Aún así, la lectura de estas líneas me ha hecho reflexionar estos días sobre mi profesión, la de editor, que tiene mucho que ver con lo que insinúa Stevenson, pero a la contra. Para alguien cuya profesión se desenvuelve siempre entre libros y lecturas, entre imprentas y librerías, entre autores y editores, palabra viva que florece en unos para germinar en otros, letra impresa (papeles pintados, dice un buen amigo mío) y vida se funden irremediablemente en un mismo bucle. De tal forma que la profesión se convierte en oficio artesano que al crear (que no fabricar) libros me conforma y rediseña día a día como persona.

Entiendo mi oficio en clave personal, o mejor, personalista. Este oficio se vuelve quehacer de artesano, tiene mucho de proyecto vital, donde lectura y biografía se confunden, donde la edición se vive como vocación, llamada a ser algo distinto que me trasciende, acercamiento diario a algo que se intuye pero que nunca se llega a alcanzar. Lo cual no genera frustración, sino constante necesidad de seguir avanzando, en busca de esa melodía donde palabras y formas se acompasen mejor. Oficio artesano que tiene mucho de orfebre, de cincelador, de escultor, de pintor puntillista.
El de editor es además un oficio personal futurible, en tanto que de forma espectante aborda su quehacer mirando siempre hacia delante, al futuro próximo, puestas sus esperanzas y quebraderos de cabeza en el siguiente libro por venir. El editor no se gira nunca hacia la ruina del pasado, cual Angelus novus, un pasado lleno de sinsabores, duermevelas, devoluciones, fracasos, sino que, con la ilusión de un niño, mira siempre hacia adelante, huyendo de la sal que le petrifique su fuerza vital, su entusiasmo, su idea originaria, esa de la que surge todo y a la que todo regresa.

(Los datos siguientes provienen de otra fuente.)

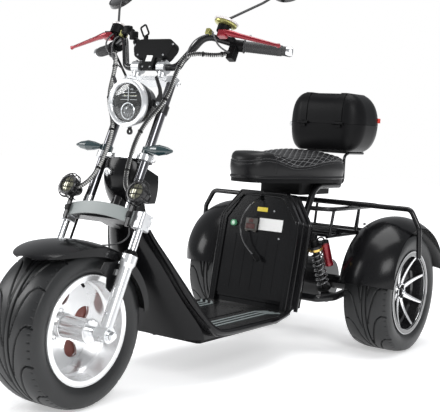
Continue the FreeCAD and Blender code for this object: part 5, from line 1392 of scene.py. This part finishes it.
def area_lamp(name, place, aim, size, power):
    """Square soft white lamp at a place, aimed at a point."""
    data = bpy.data.lights.new(name, "AREA")
    data.shape = "SQUARE"
    data.size = size
    data.energy = power
    lamp = bpy.data.objects.new(name, data)
    lamp.location = place
    lamp.rotation_mode = "QUATERNION"
    lamp.rotation_quaternion = (Vector(aim) - Vector(place)).to_track_quat("-Z", "Y")
    bpy.context.scene.collection.objects.link(lamp)


def studio_paper():
    """Matt paper whose own light grows with the distance from the middle, so that the floor ends in white."""
    made, tree, shader = plain("StudioPaper")
    away = add(tree, "VectorMath", {0: add(tree, "TexCoord", {}).outputs["Object"]}, operation="LENGTH")
    light = add(tree, "MapRange", {"Value": away.outputs["Value"], "From Min": 1.3, "From Max": 4.0,
                                   "To Min": 0.42, "To Max": 1.0})
    feed(tree, shader, {"Base Color": (0.93, 0.93, 0.935, 1.0), "Roughness": 0.9, "Specular IOR Level": 0.1,
                        "Emission Color": WHITE, "Emission Strength": light.outputs["Result"]})
    return made


def studio_world():
    """Soft light from all round, but plain white where a camera or glass ray looks past the object."""
    world = bpy.data.worlds.new("StudioWorld")
    world.use_nodes = True
    tree = world.node_tree
    soft = feed(tree, tree.nodes["Background"], {"Color": (0.95, 0.97, 1.0, 1.0), "Strength": 0.42})
    path = add(tree, "LightPath", {}).outputs
    seen = compute(tree, "MAXIMUM", path["Is Camera Ray"], path["Is Transmission Ray"])
    white = add(tree, "Background", {"Color": WHITE, "Strength": 1.0})
    mix = add(tree, "MixShader", {"Fac": seen, 1: soft.outputs["Background"], 2: white.outputs["Background"]})
    feed(tree, tree.nodes["World Output"], {"Surface": mix.outputs["Shader"]})
    return world


class TrikeStage(bpy.types.Operator):
    """Floor, soft lamps, white surroundings and the camera"""

    bl_idname = "trike.stage"
    bl_label = "Stage"

    def execute(self, context):
        scene = context.scene
        scene.view_settings.view_transform = "Standard"
        floor_mesh = bpy.data.meshes.new("studio_floor")
        corners = [(x * FLOOR_REACH, y * FLOOR_REACH, 0) for x, y in ((-1, -1), (1, -1), (1, 1), (-1, 1))]
        floor_mesh.from_pydata(corners, [], [(0, 1, 2, 3)])
        floor_mesh.materials.append(studio_paper())
        floor = bpy.data.objects.new("studio_floor", floor_mesh)
        scene.collection.objects.link(floor)
        scene.world = studio_world()
        area_lamp("key_lamp", (3.4, -2.6, 2.8), (0.0, 0.0, 0.5), 1.8, 90.0)
        area_lamp("side_lamp", (-3.2, -2.6, 2.4), (0.0, 0.0, 0.5), 1.8, 70.0)
        area_lamp("top_lamp", (0.2, 0.4, 3.8), (0.0, 0.0, 0.4), 2.6, 90.0)
        camera_data = bpy.data.cameras.new("studio_camera")
        camera_data.sensor_width = 36.0
        camera_data.lens = CAMERA_LENS
        camera = bpy.data.objects.new("studio_camera", camera_data)
        forward = (CAMERA_AIM - CAMERA_PLACE).normalized()
        right = forward.cross(Vector((0, 0, 1))).normalized()
        above = right.cross(forward)
        rolled_right = right * math.cos(CAMERA_ROLL) + above * math.sin(CAMERA_ROLL)
        rolled_above = above * math.cos(CAMERA_ROLL) - right * math.sin(CAMERA_ROLL)
        turn = Matrix((rolled_right, rolled_above, -forward)).transposed()
        camera.matrix_world = Matrix.Translation(CAMERA_PLACE) @ turn.to_4x4()
        scene.collection.objects.link(camera)
        scene.camera = camera
        return {"FINISHED"}


STEPS = [TrikeStage, TrikeLead, TrikeFinishes, TrikeTyres, TrikeFrontWheel, TrikeRearWheels, TrikeSeat,
         TrikeHeadlight, TrikeSpotlights, TrikeCockpit, TrikeCables, TrikeBattery, TrikeShocks, TrikeFasteners,
         TrikeBody]


class TrikePanel(bpy.types.Panel):
    """Lists the trike's dressing steps in the sidebar"""

    bl_idname = "VIEW3D_PT_trike"
    bl_label = "Trike"
    bl_space_type = "VIEW_3D"
    bl_region_type = "UI"
    bl_category = "Trike"

    def draw(self, context):
        look = context.scene.trike_look
        for label in TrikeLook.__annotations__:
            self.layout.prop(look, label)
        for step in STEPS:
            self.layout.operator(step.bl_idname)


def register():
    bpy.utils.register_class(TrikeLook)
    bpy.types.Scene.trike_look = PointerProperty(type=TrikeLook)
    for step in STEPS:
        bpy.utils.register_class(step)
    bpy.utils.register_class(TrikePanel)


def unregister():
    bpy.utils.unregister_class(TrikePanel)
    for step in reversed(STEPS):
        bpy.utils.unregister_class(step)
    del bpy.types.Scene.trike_look
    bpy.utils.unregister_class(TrikeLook)


def main():
    register()
    for step in STEPS:
        group, call = step.bl_idname.split(".")
        getattr(getattr(bpy.ops, group), call)()


if __name__ == "__main__":
    main()
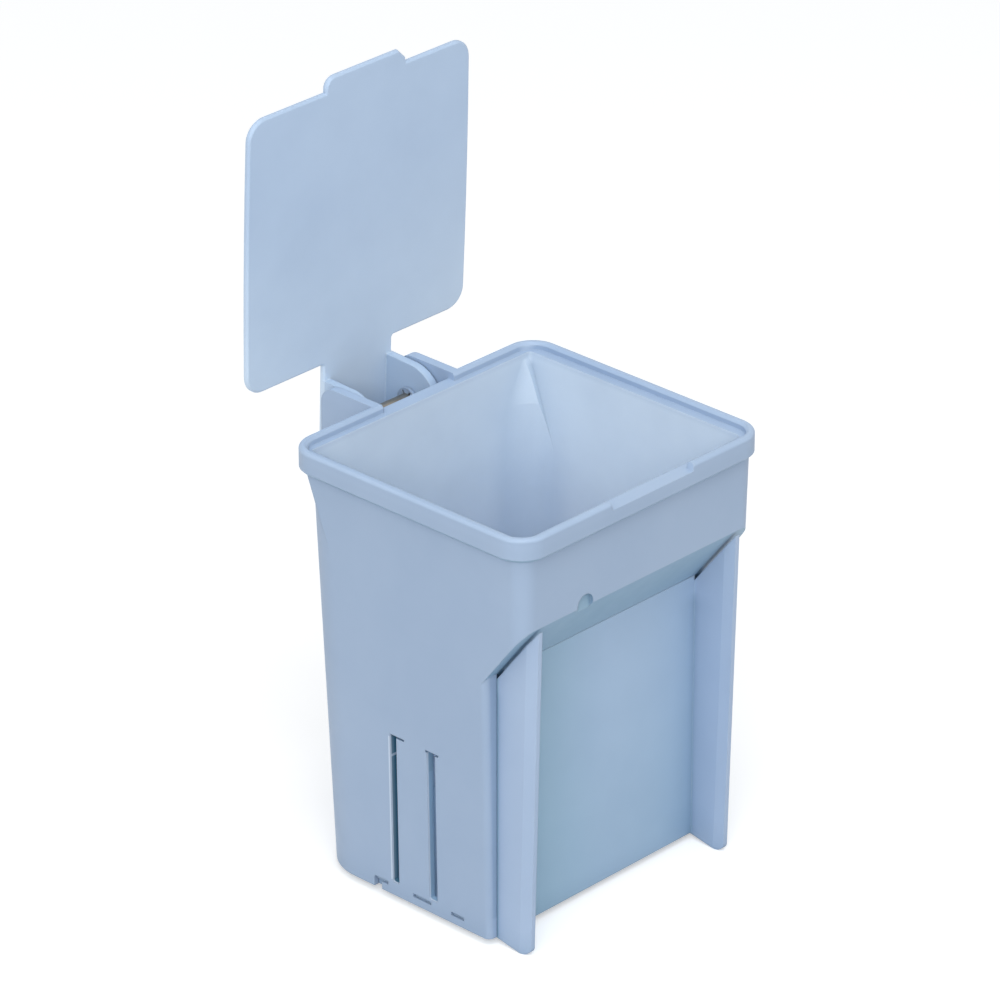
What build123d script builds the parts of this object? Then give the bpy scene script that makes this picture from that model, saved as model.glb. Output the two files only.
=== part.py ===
from build123d import *
from math import cos, hypot, radians, sin, tan
import os

os.makedirs("parts", exist_ok=True)

# A small moulded bin: an open-topped shell, a clip-on front frame with two fins, a snap-in
# base plate, and a lid that swings on a pin between two cheeks behind the rim.
# Millimetres, +Z up, the front faces -Y. The origin is on the ground under the mouth's centre.

# ------------------------------------------------------------------ driving dimensions
# Stance
stand_off = 2.0                 # foot rim and fin toes reach this far below the shell
shell_height = 133.3            # shell's lower edge to the top of the rim

# Rim
rim_width = 101.2
rim_depth = 91.6
rim_corner = 9.0
rim_height = 7.2
rim_overhang_side = 2.45
rim_overhang_front = 2.1
rim_overhang_rear = 1.4
rim_edge = 1.1                  # rounding of the rim's upper edges
rim_bevel = 0.8                 # slope under the rim band, out from the wall
lip_width = 2.6                 # raised lip round the mouth
lip_edge = 0.8
lip_depth = 2.3                 # from the lip down to the ledge under the lid

# Shell walls
wall_top = 3.2
wall_base = 2.4
draft = 1.0                     # degrees
front_corner = 5.0              # front corner radius
corner_at_rim = 8.0             # rear corner radius under the rim, at the throat and at the foot
corner_at_throat = 12.5
corner_at_foot = 17.2
throat_drop = 17.3              # throat, where the corner's quick flare ends, below the rim's top
crease_at_rim = 4.3             # the side walls' flat runs on to a crease this far from the rear face
crease_slope = 0.355            # crease moves forwards by this much for each mm down
crease_drop = 37.0              # crease's lower end, where it has run out into the flat
tower_steps = 5                 # the shell is built in this many stages up to the throat
foot_corner_inside = 3.0
front_corner_edge = 2.0         # rounding of the lower front corners beside the fins

# Collar over the front recess
collar_drop = 29.3              # collar's lower edge below the rim's top
recess_depth = 14.9             # recess face behind the collar's face
recess_drop = 48.5              # where the collar's sloping underside meets the recess face
mark_from_centre = 22.4         # half-round mark in the collar's lower edge
mark_radius = 3.2
mark_depth = 1.2

# Front frame
frame_half_width = 42.7
panel_thickness = 2.0
fin_thickness = 3.2
fin_nose = 3.6                  # length of the bevels along the fin's front edge
fin_outer_bevel = 1.1
fin_inner_bevel = 0.7
fin_set_back = 2.7              # fin's front edge falls back from the collar at the bottom
toe_radius = 3.0
fin_gap = 1.0                   # open line between the fins and the collar's underside
seat_gap = 0.15                 # beside the panel in its seat

# Snap hooks of the front frame
hook_rows = (24.0, 62.0)        # hook heights above the shell's lower edge
hook_from_centre = 27.0
hook_width = 8.0
hook_thickness = 1.8
hook_catch = 0.9
hook_catch_length = 1.6
hook_gap = 0.25

# Strap slots in each side wall
slot_base = 4.3                 # slot bottom above the shell's lower edge
slot_length = 48.4
rear_slot_width = 2.6
rear_slot_centre = 8.0
front_slot_width = 3.2
front_slot_centre = -6.9
slot_corner = 0.6
slot_cap_depth = 0.9            # shallow groove across each slot's upper end
slot_cap_height = 0.7
rear_slot_cap = (3.6, 9.3)      # from and to, along the wall
front_slot_cap = (-9.8, -4.7)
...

Hago mías, entonces, las palabras de otro editor, que sabe describir mejor que yo esa fuerza que día a día hace de tripas corazón y me permite seguir, con la misma ilusión que siempre, esta tarea que es vida, este oficio que es pasión, esta condena que es dicha:

"Ser editor no es solamente poseer un savoir faire y el recuerdo de ciertas enseñanzas. Consiste, en primer lugar, en manifestar un "querer hacer", aliado con un querer soñar. Es también en ocasiones un "saber sobrevivir". Digamos más sencillamente que es tener un ápice de esa locura que Bourdalouse llamaba aheurtement, o si se prefiere: ser más obstinado que una mula". Las palabras son de Hubert Nyssen, en su libro La sabiduría del editor, publicado por Trama Editorial, en traducción de A. Cabrera Granados. Me quedo con la idea: editor, oficio de mulas.